Майор тщательно выверенными движениями достал из верхнего ящика полированного письменного стола марлевый тампон и убрал с края столешницы какую-то микроскопическую пылинку. Использованный тампон начальник аккуратно положил в корзину для бумаг, достал из другого ящика новый тампон и бутылочку. Свинтив с бутылочки пробку, майор смочил тампон и протер им то же место. После этого майор достал из третьего ящика третий тампон, смочил его из той же бутылочки и аккуратно протер руки. В комнате резко запахло спиртом. Потом Момот поднял голову, внимательно посмотрел на Дормидона Исааковича и, тщательно выговаривая каждое слово, сказал:
– Вы можете сесть.
– Спасибо, – ответил вежливый Бармалей, присаживаясь на железную табуретку у самого входа.
– Я просмотрел вашу медицинскую карточку, – с монотонностью хронометра продолжил майор, – вы болели туберкулезом. По данным фтизиатров больницы следственного изолятора города Минусинска Красноярского края. Вы до сих пор можете быть потенциальным носителем болезни, которая распространяется микробами, носящими имя доктора Коха. Их еще зовут – палочки Коха. Но это вам знать не обязательно. Вы меня поняли?

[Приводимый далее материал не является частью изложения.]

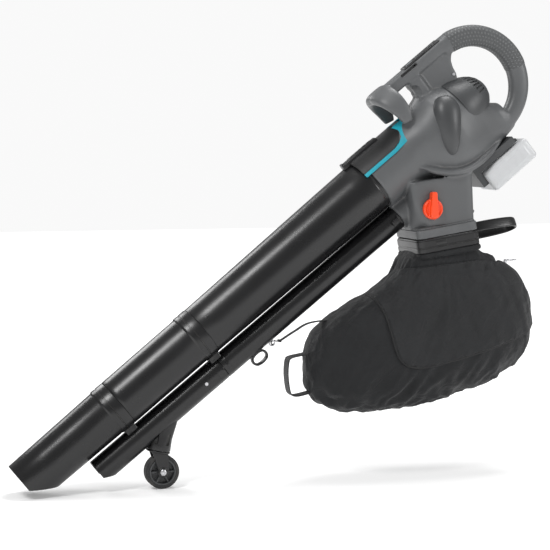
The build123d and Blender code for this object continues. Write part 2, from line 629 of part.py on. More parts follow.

– Не совсем, – приподнялся культурный Бармалей, – я не вполне понял, что мне не положено знать. Я хотел бы уто…
– Сидеть! – прервал его майор. – Ни в коем случае не вставать и не приближаться, иначе я вызову конвой. – И, уже успокаиваясь, начальник добавил:
– Вы должны были прочитать указательные, рекомендующие и предупреждающие надписи в коридоре и в точности следовать сути этих надписей. Когда я вас отпущу, внимательно перечитайте и запомните. Теперь вернемся к нашему разговору. Я задал вам вопрос, вы ответили, что вы не можете точно сказать – поняли вы меня или не поняли. Сейчас вы подумаете и попробуете ответить. Но ни в коем случае не вставайте со стула для осужденного контингента.
– Противоречивое сознание профессора сотворило кульбит и передало управление речью неправедному спинному мозгу.

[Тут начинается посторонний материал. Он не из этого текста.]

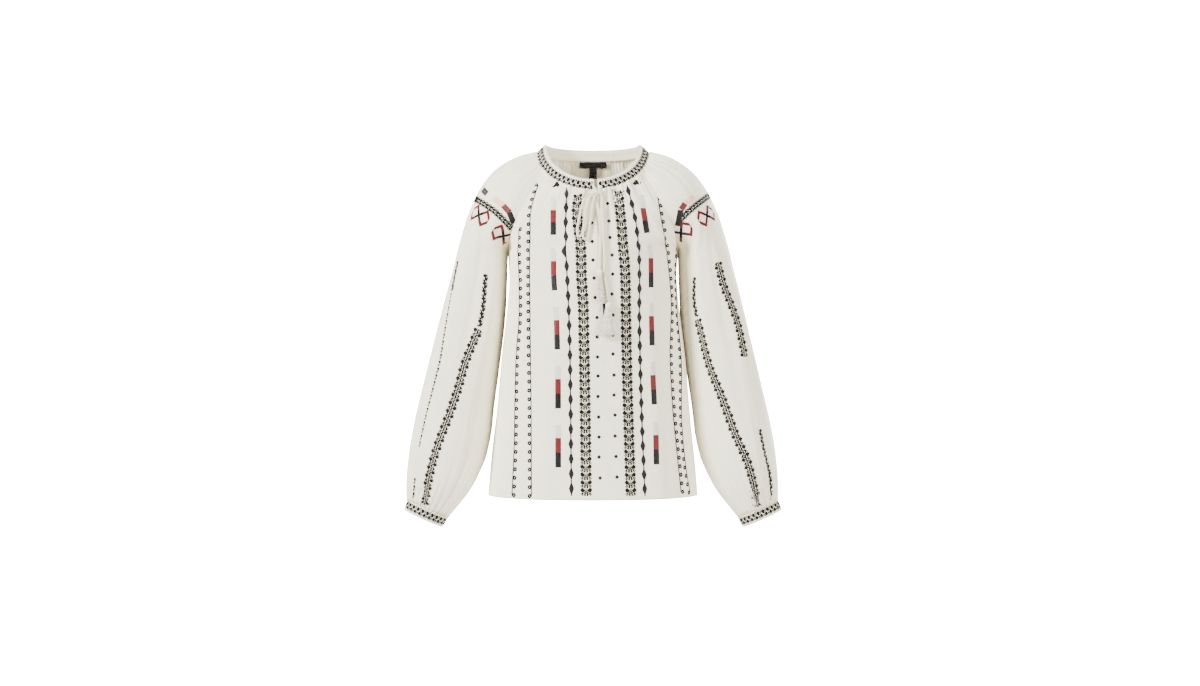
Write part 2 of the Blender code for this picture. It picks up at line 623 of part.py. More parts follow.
def add_cord(name, route, collection):
    spacing = SHORT_CORD_SPACING if "root" in name else CORD_POINT_SPACING
    points = smooth_route(cord_route(route), spacing)
    data = bpy.data.curves.new(name, "CURVE")
    data.dimensions = "3D"
    data.bevel_depth = CORD_DIAMETER / 2 * MM
    data.bevel_resolution = 2
    data.use_fill_caps = True
    spline = data.splines.new("POLY")
    spline.points.add(len(points) - 1)
    for point, place in zip(spline.points, points * MM):
        point.co = (*place, 1)
    spline.use_smooth = True
    return add_object(name, data, "cord", collection)


def add_knot(collection):
    """A small flat knot: a ball squeezed against the cloth, with a waist where a turn goes round it."""
    mesh = bpy.data.meshes.new("tie_knot")
    form = bmesh.new()
    bmesh.ops.create_uvsphere(form, u_segments=12, v_segments=8, radius=1)
    for vertex in form.verts:
        waist = 1 - KNOT_WAIST * math.exp(-((vertex.co.x / KNOT_WAIST_WIDTH) ** 2))
        vertex.co.x *= KNOT["half_width"] * MM
        vertex.co.y *= KNOT["half_depth"] * waist * MM
        vertex.co.z *= KNOT["half_height"] * waist * MM
    form.to_mesh(mesh)
    form.free()
    mesh.shade_smooth()
    knot = add_object("tie_knot", mesh, "cord", collection)
    knot.location = knot_centre() * MM


def add_ring(form, radius, height):
    turns = [2 * math.pi * i / STRAND_SIDES for i in range(STRAND_SIDES)]
    return [form.verts.new((radius * math.cos(turn), radius * math.sin(turn), height)) for turn in turns]


def add_tassel(name, place, collection):
    """A turned head with a bound neck, whose lower faces are drawn out into strands."""
    form = bmesh.new()
    rings = [add_ring(form, share * TASSEL_HEAD_RADIUS, height) for share, height in TASSEL_PROFILE]
    foot = TASSEL_PROFILE[-1][1]
    form.faces.new(rings[0])
    for upper, lower in zip(rings, rings[1:]):
        for i in range(STRAND_SIDES):
            j = (i + 1) % STRAND_SIDES
            form.faces.new((upper[j], upper[i], lower[i], lower[j]))
    centre = form.verts.new((0, 0, foot))
    for i in range(STRAND_SIDES):
        form.faces.new((centre, rings[-1][(i + 1) % STRAND_SIDES], rings[-1][i]))
    bmesh.ops.recalc_face_normals(form, faces=form.faces)
    strands = [face for face in form.faces if face.calc_center_median().z < foot + 0.01]
    bmesh.ops.inset_individual(form, faces=strands, thickness=STRAND_PARTING)
    step = TASSEL_SKIRT / len(STRAND_SPREAD)
    widest = place["half_width"] / (TASSEL_OUTER_STRAND * TASSEL_HEAD_RADIUS)
    before = 1.0
    for share in STRAND_SPREAD:
        strands = bmesh.ops.extrude_discrete_faces(form, faces=strands)["faces"]
        now = 1 + (widest - 1) * share
        for number, face in enumerate(strands):
            middle = face.calc_center_median()
            drop = step * (1 + STRAND_UNEVEN * math.sin(3.1 * number))
            shift = (middle.x * (now / before - 1), 0, -drop)
            bmesh.ops.translate(form, verts=face.verts, vec=shift)
        before = now
    for vertex in form.verts:
        vertex.co.x -= place["lean"] * vertex.co.z
        vertex.co.y *= TASSEL_FLATNESS
    bmesh.ops.scale(form, verts=form.verts, vec=(MM, MM, MM))
    mesh = bpy.data.meshes.new(name)
    form.to_mesh(mesh)
    form.free()
    mesh.shade_smooth()
    mesh.set_sharp_from_angle(angle=math.radians(40))
    tassel = add_object(name, mesh, "cord", collection)
    depth = float(front_face_y(place["x"], place["z"])) - TASSEL_HEAD_RADIUS * TASSEL_FLATNESS - TASSEL_OUT
    tassel.location = np.array([place["x"], depth, place["z"]]) * MM


def add_label(name, label, collection):
    """A label just inside the back panel, under the neckband."""
    places = np.linspace(-label["across"], label["across"], label["columns"] + 1)
    across, row = np.meshgrid(places, np.linspace(label["top"], label["bottom"], 4))
    points = body_surface(across, row, 1)
    normals = grid_normals(points, -1)
    index = np.arange(across.size).reshape(across.shape)
    lift = CLOTH + BACK_NECK_GATHER * 1.3 + SEAM_GAP
    outer = (points - lift * normals).reshape(-1, 3)
    inner = outer - LABEL_CLOTH * normals.reshape(-1, 3)
    wall(name, outer, inner, grid_faces(index), "label", collection, flip=True)


def main():
    for old in list(bpy.data.objects):
        bpy.data.objects.remove(old)
    collection = bpy.data.collections.new("embroidered_blouse")
    bpy.context.scene.collection.children.link(collection)

    front, back, sleeve = front_points(), back_points(), sleeve_points()
    normals = seat_seams(front, back, sleeve)
    add_front(front, normals["front"], collection)
    add_back(back, normals["back"], collection)
    add_sleeve("sleeve_right", sleeve, normals["sleeve"], collection, left=False)
    add_sleeve("sleeve_left", sleeve, normals["sleeve"], collection, left=True)
    add_neckband(collection)
    add_neck_picots(collection)
    for side in ("left", "right"):
        add_cuff(side, collection)
    for name, label in LABELS.items():
        add_label(name, label, collection)
    add_knot(collection)
    for name, route in CORDS.items():
        add_cord(name, route, collection)
    add_tassel("tassel_left", TASSEL_LEFT, collection)
    add_tassel("tassel_right", TASSEL_RIGHT, collection)


main()
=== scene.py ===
"""Looks of the embroidered blouse: gauze cloth, stitched motifs, picot edges, ties and tassels.

Sizes are in millimetres until a mesh is made. +Z is up, the front faces -Y and +X is the picture's right.
"""

import math

import bpy
import numpy as np
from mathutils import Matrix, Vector
from mathutils.bvhtree import BVHTree


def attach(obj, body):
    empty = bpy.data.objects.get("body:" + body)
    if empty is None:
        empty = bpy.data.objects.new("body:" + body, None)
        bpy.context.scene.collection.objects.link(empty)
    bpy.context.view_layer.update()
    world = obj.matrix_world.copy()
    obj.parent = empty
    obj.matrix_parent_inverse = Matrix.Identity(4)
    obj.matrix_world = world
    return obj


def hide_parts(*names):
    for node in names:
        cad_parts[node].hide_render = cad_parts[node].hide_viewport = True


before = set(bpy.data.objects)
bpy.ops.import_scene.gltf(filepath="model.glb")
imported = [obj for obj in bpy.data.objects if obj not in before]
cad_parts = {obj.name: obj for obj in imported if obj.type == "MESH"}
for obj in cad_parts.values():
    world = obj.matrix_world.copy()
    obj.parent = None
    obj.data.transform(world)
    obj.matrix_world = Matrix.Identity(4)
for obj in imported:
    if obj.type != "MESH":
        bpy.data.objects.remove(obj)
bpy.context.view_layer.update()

MM = 0.001
UP = np.array([0.0, 0.0, 1.0])
FORWARD = np.array([0.0, -1.0, 0.0])

# The camera stands level, well in front of the blouse. The picture is 1200 x 686 pixels.
CAMERA_AT = np.array([13.0, -4000.0, -350.0])
PICTURE_WIDTH, PICTURE_MIDDLE = 1200, (600.0, 343.0)
MM_PER_PIXEL = 1.841
SENSOR_WIDTH = 36.0

# The form of the blouse, as in its solids.
NECK_HALF_WIDTH = 103.0
NECK_FRONT, NECK_BACK = 92.0, 62.0
NECK_DROP_FRONT, NECK_DROP_BACK = 74.0, 9.5
BAND_TOP_HALF_WIDTH = 88.0
BAND_TOP_FRONT, BAND_TOP_BACK = 87.0, 56.0
BAND_RISE, BAND_RISE_SIDE = 17.0, 14.5
RAGLAN_FRONT, RAGLAN_BACK = math.radians(62), math.radians(120)
SLIT_X_TOP, SLIT_X_BOTTOM = 6.0, 9.0
SLIT_HALF_TOP, SLIT_HALF_MIDDLE, SLIT_HALF_BAND = 1.0, 2.8, 3.4
SLIT_END_ROW, SLIT_SPREAD, STRAIGHT_ROW = 0.91, 5.0, 1.6
SLEEVE = {
    "row":        (0.0, 0.24, 0.5, 0.78, 0.91, 1.0, 1.15, 1.32, 1.5, 1.68, 1.82, 1.91, 1.96, 2.0),
    "ridge_x":    (103, 143, 184, 217, 233, 246, 258, 274, 292, 312, 329, 337, 340, 339),
    "ridge_z":    (0, -11, -38, -86, -124, -167, -213, -270, -340, -423, -500, -556, -601, -639),
    "middle_x":   (91.5, 108, 129, 147, 153, 156, 158, 161, 169, 181, 191, 206, 230, 268),
    "middle_z":   (-19, -56, -101, -145, -167, -187, -236, -300, -372, -460, -534, -580, -624, -671),
    "middle_y":   (-6, -1, 0, 0, 0, 0, 0, 0, -1, -3, -6, -8, -10, -11),
    "half_depth": (42, 64, 76, 68, 64, 62, 63, 65, 67, 69, 68, 62, 49, 28),
    "half_angle": (62, 81, 96, 119, 143, 180, 180, 180, 180, 180, 180, 180, 180, 180),
    "lean":       (0.41, 0.16, 0.07, 0.02, 0.0, 0.0, 0.0, 0.0, 0.0, 0.0, 0.0, 0.0, 0.0, 0.0),
}
RIDGE_BACK, RIDGE_BACK_ROWS = 6.0, 0.4
NECK_FIT_ROWS = 0.5
SIDE = {
    "row":    (1.0, 1.15, 1.32, 1.5, 1.68, 1.85, 2.0),
    "side_x": (156, 154, 157, 165, 175, 186, 193),
    "side_z": (-187, -236, -305, -382, -462, -552, -628),
}
CENTRE = {
    "row":     (0.0, 0.24, 0.5, 0.78, 1.0, 1.15, 1.32, 1.5, 1.68, 1.85, 2.0),
    "front_y": (-92, -97, -104, -111, -115, -116, -113, -111, -112, -116, -119),
    "front_z": (-74, -93, -117, -152, -187, -237, -307, -385, -465, -555, -632),
    "back_y":  (62, 75, 90, 99.5, 104, 105, 103.5, 103, 107, 112.5, 117),
    "back_z":  (-9.5, -42, -84, -140, -186, -236, -306, -384, -464, -554, -630),
}
SECTION_SQUARENESS = {"row": (0.0, 1.0, 2.0), "power": (1.0, 0.9, 0.88)}
CUFF_HEIGHT = 16.0

# Cloth thickness and the fineness of each panel: rows above and below the underarm, and columns.
CLOTH = 0.8
FRONT_GRID = {"upper": 90, "lower": 160, "columns": 170}
BACK_GRID = {"upper": 80, "lower": 120, "columns": 150}
SLEEVE_GRID = {"upper": 80, "lower": 140, "columns": 156}
SEAM_HOLD_POWER, UNDERARM_HOLD = 6, 0.6
SEAM_DIP, SEAM_DIP_WIDTH, SEAM_DIP_END_ROW = 0.7, 2.2, 1.02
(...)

– Ты чего, начальник, мозги мне пудришь. Во-первых, это не стул, а табурет, во-вторых, чего я должен понимать. Ты мне чернуху не гони, если чего надо – так и прикалывай в открытую.
– Осужденные, согласно «Правилам содержания осужденных в местах лишения свободы», должны обращаться к администрации, сотрудникам конвойной и иной служб, а равно к другим представителям аппарата мест лишения свободы на вы, – равномерно сказал Момот.
– Простите, – торопливо вмешался профессор, – я имел ввиду, что не вполне вас понял.
– Тут понимать нечего. Я процитировал вам пункт седьмой из «Правил содержания осужденных в местах лишения свободы», который объясняет установленную форму обращения осужденного контингента к контингенту руководящему. После окончания ремонта избранные отрывки из этих «Правил» будут повешены перед входом в санчасть. Пока же я позвоню Вашему начальнику отряда капитану Свентицкому и попрошу ознакомить вас с этими правилами.